2. In case an appeal is taken from an order of the board granting or refusing a license, it “shall be taken and heard in the same manner as appeals from justices’ courts.” (Sec. 3 above.) The hearing before the board is analogous to a trial before a justice of the peace. The petitioner for the license is the plaintiff; the protestants are the defendants, and the board of county commissioners is the court. (State ex rel. Hackshaw v. District Court, 48 Mont. 477, 138 Pac. 1100.) Upon such hearing the board exercises gwasi'-judicial powers. (State ex rel. Lang v. Furnish, 48 Mont. 28, 134 Pac. 297; State ex rel. Arthurs v. Board of County Commissioners, 44 Mont. 51, 118 [2] Pac. 804.) Upon appeal to the district court neither the *580board nor any of its members is in any sense , of the term a party to the proceeding; and neither the board “nor any member of it has any interest in the proceedings, other than such as a justice of the peace has in an ordinary action removed by appeal from his court.” (State ex rel. Hackshaw v. District Court, supra.) Even assuming, for the purposes of this argument, that protestant Spaulding alone could prosecute an appeal, the stipulation made by him and the board of county commissioners as to the facts governing this proceeding was a mere nullity and furnished no basis whatever for a decision by the court. The petitioner More could not be denied his day in court.

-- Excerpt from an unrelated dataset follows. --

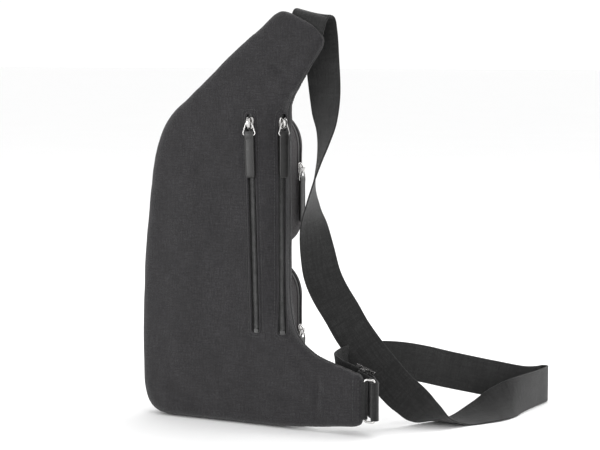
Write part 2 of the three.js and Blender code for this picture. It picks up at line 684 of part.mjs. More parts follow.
function webbing(route) {
  const centres = route.map(([x, y, z]) => new THREE.Vector3(x, y, z));
  const points = centres.flatMap((centre, k) => {
    const before = centres[Math.max(k - 1, 0)];
    const after = centres[Math.min(k + 1, centres.length - 1)];
    const along = new THREE.Vector3().subVectors(after, before).normalize();
    const edge = new THREE.Vector3(...route[k][3]);
    edge.addScaledVector(along, -edge.dot(along)).normalize();
    const face = new THREE.Vector3().crossVectors(along, edge);
    return [[1, 1], [-1, 1], [-1, -1], [1, -1]].map(([e, f]) =>
      centre.clone()
        .addScaledVector(edge, e * webbingWidth / 2)
        .addScaledVector(face, f * webbingThickness / 2),
    );
  });
  const triangles = [];
  for (let k = 0; k + 1 < centres.length; k++) bandBetween(4 * k, 4 * (k + 1), 4, triangles);
  const last = points.length - 4;
  triangles.push([0, 1, 2], [0, 2, 3], [last, last + 2, last + 1], [last, last + 3, last + 2]);
  return closedSolid(points, orient(points, triangles));
}
addPiece("strap_webbing", webbing(strapRoute), finish.webbing(), strapGroup);

// ---------------------------------------------------------------- strap adjuster
// A frame over the strap with a bar on its other side that the strap's end is sewn round.
function adjuster() {
  const halfHeight = webbingWidth / 2 + 0.7;
  const halfLength = 9;
  const outer = 2.6; // the frame's bars over the strap
  const inner = -4.6; // the middle bar, inside the sewn end
  const bars = [-1, 1].map((side) =>
    box(side * halfLength - 1.2, side * halfLength + 1.2, outer - 1, outer + 1,
      -halfHeight - 1, halfHeight + 1),
  );
  const ends = [-1, 1].map((side) => {
    const from = side > 0 ? halfHeight : -halfHeight - 2;
    return join(
      box(-halfLength - 1.2, halfLength + 1.2, outer - 1, outer + 1, from, from + 2),
      box(-2.6, 2.6, inner - 1, outer + 0.5, from, from + 2),
    );
  });
  const bar = box(-0.9, 0.9, inner - 0.9, inner + 0.9, -halfHeight - 0.5, halfHeight + 0.5);
  return join(...bars, ...ends, bar);
}
const adjusterMiddle = new THREE.Vector3(239, 22, 44.5); // on the strap's route
const adjusterSlope = Math.atan(0.4); // of the strap there
const adjusterPlace = new THREE.Matrix4()
  .makeRotationY(adjusterSlope)
  .setPosition(adjusterMiddle);
addPiece("strap_adjuster", adjuster().applyMatrix4(adjusterPlace), finish.metal(), strapGroup);

// ---------------------------------------------------------------- origin
// Under the middle of the bag without its strap, on the floor.
const extent = new THREE.Box3().setFromObject(bag);
const centre = extent.getCenter(new THREE.Vector3());
group.position.set(-centre.x, -centre.y, -extent.min.z);
group.updateMatrixWorld(true);

export default group;
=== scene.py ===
"""A canvas sling bag with two long side zips, two front pockets and one webbing strap.

The bag is built in millimetres from its left edge, back plane and floor.
"""
import math

import bmesh
import bpy
import numpy as np
from mathutils import Matrix, Vector, noise
from mathutils.bvhtree import BVHTree
from mathutils.kdtree import KDTree


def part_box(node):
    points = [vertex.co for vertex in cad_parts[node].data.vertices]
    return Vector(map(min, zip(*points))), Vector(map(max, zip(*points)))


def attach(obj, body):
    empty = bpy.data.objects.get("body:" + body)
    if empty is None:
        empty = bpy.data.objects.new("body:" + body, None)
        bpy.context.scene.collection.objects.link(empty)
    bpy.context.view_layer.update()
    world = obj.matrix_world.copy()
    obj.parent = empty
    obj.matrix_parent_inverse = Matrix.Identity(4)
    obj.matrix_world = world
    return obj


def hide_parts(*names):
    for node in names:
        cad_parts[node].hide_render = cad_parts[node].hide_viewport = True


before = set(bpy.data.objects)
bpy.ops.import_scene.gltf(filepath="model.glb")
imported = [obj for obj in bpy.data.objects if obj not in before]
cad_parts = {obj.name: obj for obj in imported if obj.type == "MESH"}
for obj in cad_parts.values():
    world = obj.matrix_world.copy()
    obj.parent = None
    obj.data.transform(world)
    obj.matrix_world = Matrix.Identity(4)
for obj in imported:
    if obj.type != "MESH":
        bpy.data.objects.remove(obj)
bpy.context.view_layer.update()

MM = 0.001
BACK_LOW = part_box("back_shell")[0]
ORIGIN = Vector((BACK_LOW.x, BACK_LOW.y, 0))


def place(point):
    """A point in millimetres on the bag, in metres in the frame's own coordinates."""
    return ORIGIN + Vector(point) * MM


def local_points(mesh):
    """The mesh's points in millimetres, as place() takes them."""
    return (coordinates(mesh) - np.array(ORIGIN)) / MM


# ---------------------------------------------------------------- camera and light
CAMERA_PLACE = (951.8, -1502.2, 375.8)
CAMERA_HEADING = math.radians(27)  # to the right of the back panel's normal
CAMERA_PITCH = math.radians(-5.774)
CAMERA_LENS = 103.84
SENSOR_WIDTH = 36


def add_camera():
    data = bpy.data.cameras.new("camera")
    data.lens = CAMERA_LENS
    data.sensor_width = SENSOR_WIDTH
    camera = bpy.data.objects.new("camera", data)
    bpy.context.scene.collection.objects.link(camera)
    camera.location = place(CAMERA_PLACE)
    look = Vector((
        -math.sin(CAMERA_HEADING) * math.cos(CAMERA_PITCH),
        math.cos(CAMERA_HEADING) * math.cos(CAMERA_PITCH),
        math.sin(CAMERA_PITCH),
    ))
    camera.rotation_euler = look.to_track_quat("-Z", "Y").to_euler()
    bpy.context.scene.camera = camera
    bpy.context.scene.view_settings.view_transform = "Standard"


def add_area_light(name, location, target, size, power):
    data = bpy.data.lights.new(name, "AREA")
    data.shape = "RECTANGLE"
    data.size, data.size_y = size
    data.energy = power
    light = bpy.data.objects.new(name, data)
    bpy.context.scene.collection.objects.link(light)
    light.location = location
    toward = Vector(target) - Vector(location)
    light.rotation_euler = toward.to_track_quat("-Z", "Y").to_euler()


def add_world(strength):
    world = bpy.data.worlds.new("studio")
    world.use_nodes = True
    background = world.node_tree.nodes["Background"]
    background.inputs["Color"].default_value = (1, 1, 1, 1)
    background.inputs["Strength"].default_value = strength
    bpy.context.scene.world = world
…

His rights in this instance were either ignored altogéther or attempted to be stipulated out of existence by the board, which was not a party to the proceeding and not concerned in the outcome. It would be a most absurd anomaly in the law to permit a justice of the peace before whom a trial had been had to go into the district court when the cause is removed there by appeal, and stipulate with the party losing below that the judgment he had rendered was erroneous and might be reversed — and all without notice to the party who prevailed in the justice of the peace court.

Because the board of county commissioners was not a party to this proceeding in the district court and not interested in the outcome, its stipulation as to the facts was of no value, and could not bind the petitioner for the license. The district court in its trial of the proceeding upon such stipulation, without notice to the petitioner or an opportunity upon his part to be heard, acted without jurisdiction, and the resulting order was null and void.

The order of the district court is annulled and set aside.

Mr. Chief Justice Brantly and Mr. Justice Sanner concur.